PSD nie wystawiła dotąd swojego kandydata, podobnie jak jej koalicjant, Partia Narodowo-Liberalna (PNL), i większość innych ugrupowań. Swoje kandydatury potwierdzili już natomiast liderzy radykalnej prawicy: George Simion ze Związku na rzecz Jedności Rumunów (AUR) i Diana Sosoaca z prorosyjskiej S.O.S Romania, a także nowa liderka centroprawicowego Związku Ocalenia Rumunii (USR) Elena Lasconi. Obecny prezydent Klaus Iohannis kończy w tym roku drugą i ostatnią kadencję sprawowania urzędu.
W sondażach prezydenckich od miesięcy prowadzi nie powiązany z żadną sił polityczną Mircea Geoana. Geoana, obecnie pełniący funkcję wiceszefa NATO (swoją misję ma zakończyć jesienią), w przeszłości kandydował w wyborach prezydenckich z ramienia PSD. Przed pracą w NATO był ministrem spraw zagranicznych, szefem PSD, przewodniczącym senatu.
Według najnowszego sondażu INSCOP w pierwszej turze Geoana dostałby 26,7 proc. głosów, a zajmujący drugie miejsce Ciolacu – 17,8 proc. Na trzecim miejscu jest Elena Lasconi z wynikiem 14,3 proc., a na czwartym Diana Sosoaca 13,4 proc.
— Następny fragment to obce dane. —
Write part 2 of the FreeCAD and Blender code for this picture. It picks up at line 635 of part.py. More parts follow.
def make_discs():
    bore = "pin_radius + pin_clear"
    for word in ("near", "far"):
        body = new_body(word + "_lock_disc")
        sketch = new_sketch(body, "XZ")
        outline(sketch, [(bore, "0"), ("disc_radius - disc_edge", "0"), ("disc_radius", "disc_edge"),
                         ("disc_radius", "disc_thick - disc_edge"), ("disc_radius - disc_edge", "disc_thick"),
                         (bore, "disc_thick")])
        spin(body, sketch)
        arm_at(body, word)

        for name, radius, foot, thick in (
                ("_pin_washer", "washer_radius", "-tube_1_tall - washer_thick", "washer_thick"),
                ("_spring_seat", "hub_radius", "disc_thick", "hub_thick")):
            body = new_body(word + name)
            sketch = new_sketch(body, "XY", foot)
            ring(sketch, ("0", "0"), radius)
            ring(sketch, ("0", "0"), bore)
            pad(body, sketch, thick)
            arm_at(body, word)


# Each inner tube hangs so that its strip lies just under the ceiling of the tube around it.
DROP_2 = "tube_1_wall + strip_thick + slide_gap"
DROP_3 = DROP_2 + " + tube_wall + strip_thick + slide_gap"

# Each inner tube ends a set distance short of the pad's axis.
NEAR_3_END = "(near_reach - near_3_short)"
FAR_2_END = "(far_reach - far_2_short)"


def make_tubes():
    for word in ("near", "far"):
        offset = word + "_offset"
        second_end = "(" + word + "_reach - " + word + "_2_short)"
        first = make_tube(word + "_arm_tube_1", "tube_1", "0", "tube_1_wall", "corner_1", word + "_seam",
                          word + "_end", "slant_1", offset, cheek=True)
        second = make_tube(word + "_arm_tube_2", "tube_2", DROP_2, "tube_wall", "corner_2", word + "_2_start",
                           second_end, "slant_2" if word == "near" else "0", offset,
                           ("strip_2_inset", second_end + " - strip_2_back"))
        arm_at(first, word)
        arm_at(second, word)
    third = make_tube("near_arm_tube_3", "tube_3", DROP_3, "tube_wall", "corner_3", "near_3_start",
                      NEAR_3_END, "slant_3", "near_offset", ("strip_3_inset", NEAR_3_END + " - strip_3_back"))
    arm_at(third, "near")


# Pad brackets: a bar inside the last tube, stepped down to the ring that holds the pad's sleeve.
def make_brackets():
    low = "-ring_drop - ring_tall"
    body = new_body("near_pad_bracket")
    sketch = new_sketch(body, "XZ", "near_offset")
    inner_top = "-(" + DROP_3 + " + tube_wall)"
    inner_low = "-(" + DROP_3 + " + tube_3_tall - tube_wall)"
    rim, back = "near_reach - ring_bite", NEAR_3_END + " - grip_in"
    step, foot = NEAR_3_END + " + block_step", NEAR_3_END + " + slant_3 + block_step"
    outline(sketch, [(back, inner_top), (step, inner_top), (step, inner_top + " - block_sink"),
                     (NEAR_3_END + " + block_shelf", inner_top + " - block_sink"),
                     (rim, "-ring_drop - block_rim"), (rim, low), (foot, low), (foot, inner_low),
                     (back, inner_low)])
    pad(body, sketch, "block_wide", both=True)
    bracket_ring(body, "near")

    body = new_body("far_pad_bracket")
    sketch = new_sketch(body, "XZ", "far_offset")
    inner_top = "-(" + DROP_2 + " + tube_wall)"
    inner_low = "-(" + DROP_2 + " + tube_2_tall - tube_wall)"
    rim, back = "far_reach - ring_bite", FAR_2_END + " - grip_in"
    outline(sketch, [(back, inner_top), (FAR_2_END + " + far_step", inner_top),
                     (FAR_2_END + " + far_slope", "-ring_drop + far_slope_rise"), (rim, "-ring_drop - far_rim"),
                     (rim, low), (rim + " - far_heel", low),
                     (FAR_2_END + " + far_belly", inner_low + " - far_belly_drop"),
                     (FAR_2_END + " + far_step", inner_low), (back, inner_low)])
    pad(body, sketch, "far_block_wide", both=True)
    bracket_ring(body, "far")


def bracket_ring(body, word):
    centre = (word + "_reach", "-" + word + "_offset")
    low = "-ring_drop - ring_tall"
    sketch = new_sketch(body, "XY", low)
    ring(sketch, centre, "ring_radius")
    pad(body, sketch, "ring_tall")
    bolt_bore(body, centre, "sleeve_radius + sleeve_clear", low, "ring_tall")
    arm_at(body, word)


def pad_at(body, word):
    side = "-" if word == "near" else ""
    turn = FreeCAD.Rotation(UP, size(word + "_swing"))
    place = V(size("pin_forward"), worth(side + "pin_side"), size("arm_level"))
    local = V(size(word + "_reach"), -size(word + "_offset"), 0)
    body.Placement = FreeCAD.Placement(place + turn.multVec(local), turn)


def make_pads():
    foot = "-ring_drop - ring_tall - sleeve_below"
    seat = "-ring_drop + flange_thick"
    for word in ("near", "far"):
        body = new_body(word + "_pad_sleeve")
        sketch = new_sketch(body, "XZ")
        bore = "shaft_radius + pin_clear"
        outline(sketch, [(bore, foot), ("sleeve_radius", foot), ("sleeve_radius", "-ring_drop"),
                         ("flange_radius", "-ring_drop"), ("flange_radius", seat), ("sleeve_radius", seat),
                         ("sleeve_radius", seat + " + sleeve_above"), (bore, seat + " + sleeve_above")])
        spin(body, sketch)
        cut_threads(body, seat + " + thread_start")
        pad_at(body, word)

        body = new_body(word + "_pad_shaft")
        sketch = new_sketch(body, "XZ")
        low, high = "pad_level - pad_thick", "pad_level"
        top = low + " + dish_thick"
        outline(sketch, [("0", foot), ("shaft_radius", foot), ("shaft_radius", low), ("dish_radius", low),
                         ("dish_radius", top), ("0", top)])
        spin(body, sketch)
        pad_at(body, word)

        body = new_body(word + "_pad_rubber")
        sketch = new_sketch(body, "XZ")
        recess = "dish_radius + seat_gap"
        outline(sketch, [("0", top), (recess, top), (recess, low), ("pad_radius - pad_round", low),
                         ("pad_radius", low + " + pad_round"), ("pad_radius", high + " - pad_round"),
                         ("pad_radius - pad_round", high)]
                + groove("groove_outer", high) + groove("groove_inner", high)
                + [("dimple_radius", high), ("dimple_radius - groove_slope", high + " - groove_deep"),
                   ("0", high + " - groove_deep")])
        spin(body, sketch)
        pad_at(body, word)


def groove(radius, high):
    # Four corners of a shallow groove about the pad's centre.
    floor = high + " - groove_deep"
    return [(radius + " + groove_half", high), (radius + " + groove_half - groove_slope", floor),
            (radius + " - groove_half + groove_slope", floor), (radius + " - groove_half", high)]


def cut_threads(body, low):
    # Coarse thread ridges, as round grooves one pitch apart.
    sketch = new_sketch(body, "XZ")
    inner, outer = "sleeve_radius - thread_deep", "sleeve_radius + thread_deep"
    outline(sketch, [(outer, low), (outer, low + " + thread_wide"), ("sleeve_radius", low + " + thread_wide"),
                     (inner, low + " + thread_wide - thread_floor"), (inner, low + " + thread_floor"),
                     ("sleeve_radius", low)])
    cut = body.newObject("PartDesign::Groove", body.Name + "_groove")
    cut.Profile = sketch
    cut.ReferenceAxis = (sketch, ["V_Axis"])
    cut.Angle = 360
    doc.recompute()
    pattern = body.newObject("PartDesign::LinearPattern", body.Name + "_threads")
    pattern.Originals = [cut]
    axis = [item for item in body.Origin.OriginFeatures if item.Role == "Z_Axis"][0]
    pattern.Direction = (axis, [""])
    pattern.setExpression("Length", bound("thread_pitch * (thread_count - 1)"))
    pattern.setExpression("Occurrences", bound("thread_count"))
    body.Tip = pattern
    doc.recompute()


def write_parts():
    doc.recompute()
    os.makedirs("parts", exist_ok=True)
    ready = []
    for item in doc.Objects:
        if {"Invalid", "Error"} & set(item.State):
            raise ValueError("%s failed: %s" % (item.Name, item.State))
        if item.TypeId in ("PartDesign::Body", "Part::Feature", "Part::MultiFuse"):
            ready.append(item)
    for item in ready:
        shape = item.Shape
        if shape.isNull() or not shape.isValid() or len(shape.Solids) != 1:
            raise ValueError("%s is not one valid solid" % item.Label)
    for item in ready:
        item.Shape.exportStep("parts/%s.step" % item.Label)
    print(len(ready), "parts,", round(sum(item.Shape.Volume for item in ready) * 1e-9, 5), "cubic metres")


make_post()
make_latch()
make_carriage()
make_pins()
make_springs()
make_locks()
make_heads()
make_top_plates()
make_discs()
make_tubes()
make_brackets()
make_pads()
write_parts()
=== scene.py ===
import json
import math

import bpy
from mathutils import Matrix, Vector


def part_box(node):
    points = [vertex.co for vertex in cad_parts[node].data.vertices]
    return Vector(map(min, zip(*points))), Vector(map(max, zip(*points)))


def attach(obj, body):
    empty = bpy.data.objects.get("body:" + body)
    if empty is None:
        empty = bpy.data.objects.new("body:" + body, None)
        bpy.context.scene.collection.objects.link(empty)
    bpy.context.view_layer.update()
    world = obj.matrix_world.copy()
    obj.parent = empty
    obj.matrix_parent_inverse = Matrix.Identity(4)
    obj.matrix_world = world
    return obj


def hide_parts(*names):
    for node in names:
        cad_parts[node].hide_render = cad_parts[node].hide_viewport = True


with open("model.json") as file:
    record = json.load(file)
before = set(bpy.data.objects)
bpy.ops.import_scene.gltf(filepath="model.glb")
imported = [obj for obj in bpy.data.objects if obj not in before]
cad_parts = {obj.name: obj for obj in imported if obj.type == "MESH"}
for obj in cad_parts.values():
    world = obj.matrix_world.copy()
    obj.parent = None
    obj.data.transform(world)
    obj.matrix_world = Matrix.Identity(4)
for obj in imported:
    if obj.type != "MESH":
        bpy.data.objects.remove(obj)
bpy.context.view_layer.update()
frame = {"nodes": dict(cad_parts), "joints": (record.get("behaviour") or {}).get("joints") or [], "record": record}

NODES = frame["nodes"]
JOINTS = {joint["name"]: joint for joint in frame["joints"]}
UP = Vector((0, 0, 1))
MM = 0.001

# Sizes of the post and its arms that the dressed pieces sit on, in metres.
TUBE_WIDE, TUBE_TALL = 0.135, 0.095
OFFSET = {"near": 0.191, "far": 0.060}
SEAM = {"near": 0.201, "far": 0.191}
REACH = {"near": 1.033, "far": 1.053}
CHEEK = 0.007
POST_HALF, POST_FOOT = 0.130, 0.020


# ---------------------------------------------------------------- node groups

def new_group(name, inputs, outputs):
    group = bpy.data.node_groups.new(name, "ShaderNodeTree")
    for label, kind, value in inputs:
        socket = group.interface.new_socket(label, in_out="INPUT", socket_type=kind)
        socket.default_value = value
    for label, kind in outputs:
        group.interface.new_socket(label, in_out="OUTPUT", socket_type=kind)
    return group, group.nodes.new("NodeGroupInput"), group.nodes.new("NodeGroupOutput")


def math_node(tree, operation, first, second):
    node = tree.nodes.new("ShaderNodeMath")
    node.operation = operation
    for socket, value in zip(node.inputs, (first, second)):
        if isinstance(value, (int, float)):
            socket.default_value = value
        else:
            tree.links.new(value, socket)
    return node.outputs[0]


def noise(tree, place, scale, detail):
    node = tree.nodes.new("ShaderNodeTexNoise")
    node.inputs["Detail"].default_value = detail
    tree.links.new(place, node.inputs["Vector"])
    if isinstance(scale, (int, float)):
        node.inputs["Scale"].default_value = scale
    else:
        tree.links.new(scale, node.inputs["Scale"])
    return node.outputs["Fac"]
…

Lider PNL Nicolae Ciuca jest dopiero na pozycji piątej z wynikiem 11,9 proc., a tuż za nim z 11,2 proc. plasuje się George Simion.
Poza prezydenckimi wyznaczono również termin wyborów parlamentarnych - odbędą się one 1 grudnia.
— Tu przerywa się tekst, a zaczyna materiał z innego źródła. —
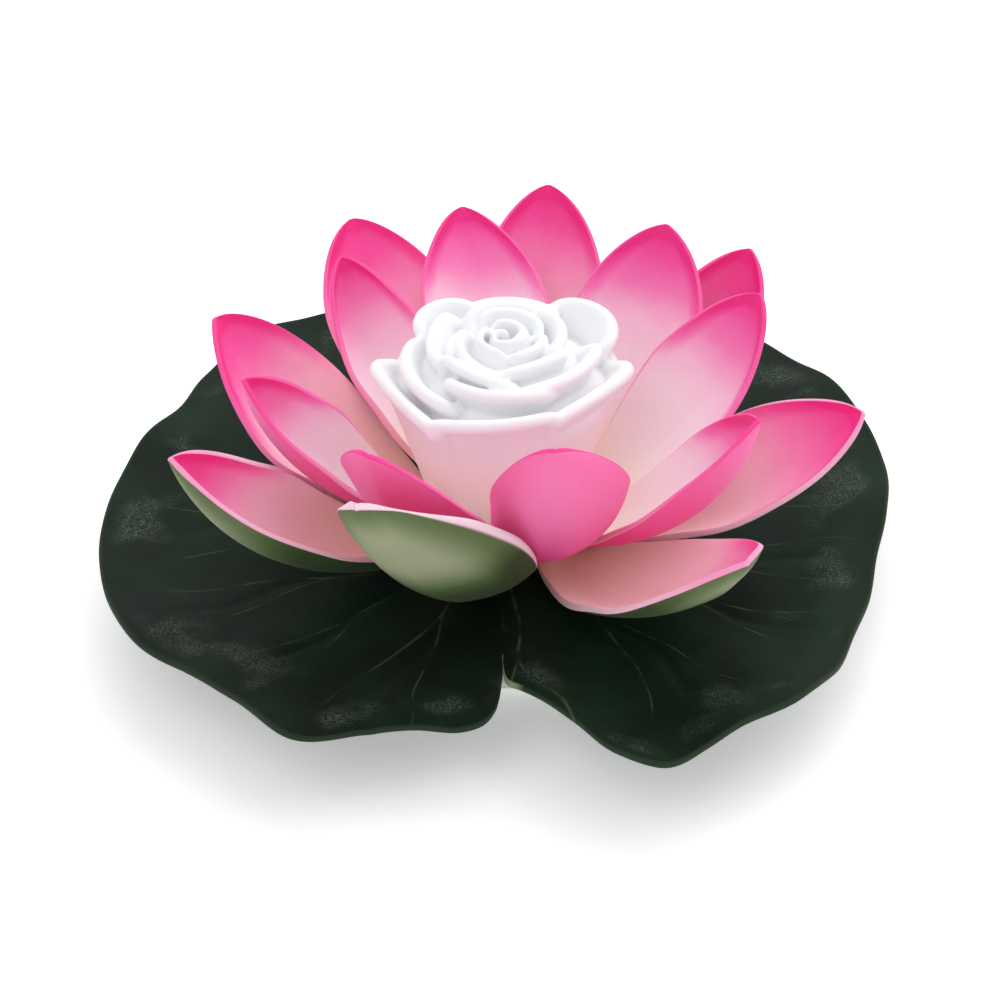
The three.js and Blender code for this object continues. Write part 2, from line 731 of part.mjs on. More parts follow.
// Half angle of the arc that the petal's cross-section follows: flat at the root, deepest near the middle.
function petalCup(petal, u) {
  const deep = 0.35 + 0.65 * Math.sin((Math.PI / 2) * u ** 0.9 + (Math.PI / 4) * u);
  return radians(petal.cup) * lerp(0.05, deep, THREE.MathUtils.smoothstep(u, 0, 0.14));
}

// A point of the petal's middle surface. u runs 0..1 from root to tip and is negative on the flat
// root tab, and v runs -1..1 across.
function petalPoint(petal, rootZ, u, v) {
  const along = Math.max(u, 0);
  const [a0, a1] = [radians(petal.root), radians(petal.tip)];
  const tilt = lerp(a0, a1, along);
  const bend = petal.length / (a1 - a0);
  const spineR = PETAL_ROOT_R + bend * (Math.sin(tilt) - Math.sin(a0)) + Math.min(u, 0) * petal.length;
  const spineZ = rootZ + bend * (Math.cos(a0) - Math.cos(tilt));
  const half = petalHalfWidth(petal, along);
  const cup = petalCup(petal, along) * (1 + petal.skew * Math.sign(v));
  const side = (half / cup) * Math.sin(cup * v);
  const lift = (half / cup) * (1 - Math.cos(cup * v));
  const lap = LAP * THREE.MathUtils.smoothstep(along, 0, 0.12) * (1 - along) ** 2;
  const roll = radians(petal.roll * along + lap);
  const across = side * Math.cos(roll) - lift * Math.sin(roll);
  const up = side * Math.sin(roll) + lift * Math.cos(roll);
  const flatTilt = u < 0 ? 0 : tilt;
  const radial = spineR - up * Math.sin(flatTilt);
  const height = spineZ + up * Math.cos(flatTilt);
  const tangential = across + radians(petal.sweep) * petal.length * along ** 2;
  const angle = radians(petal.azimuth);
  return new THREE.Vector3(
    radial * Math.cos(angle) - tangential * Math.sin(angle),
    radial * Math.sin(angle) + tangential * Math.cos(angle),
    height,
  );
}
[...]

W Rumunii trwa "rok wyborów" - 9 czerwca Rumuni głosowali w wyborach do Parlamentu Europejskiego i samorządowych. Większość ekspertów określiła poprzedzające je kampanie jako przygotowanie do - znacznie ważniejszych z punktu widzenia polityki krajowej - wyborów prezydenckich i parlamentarnych.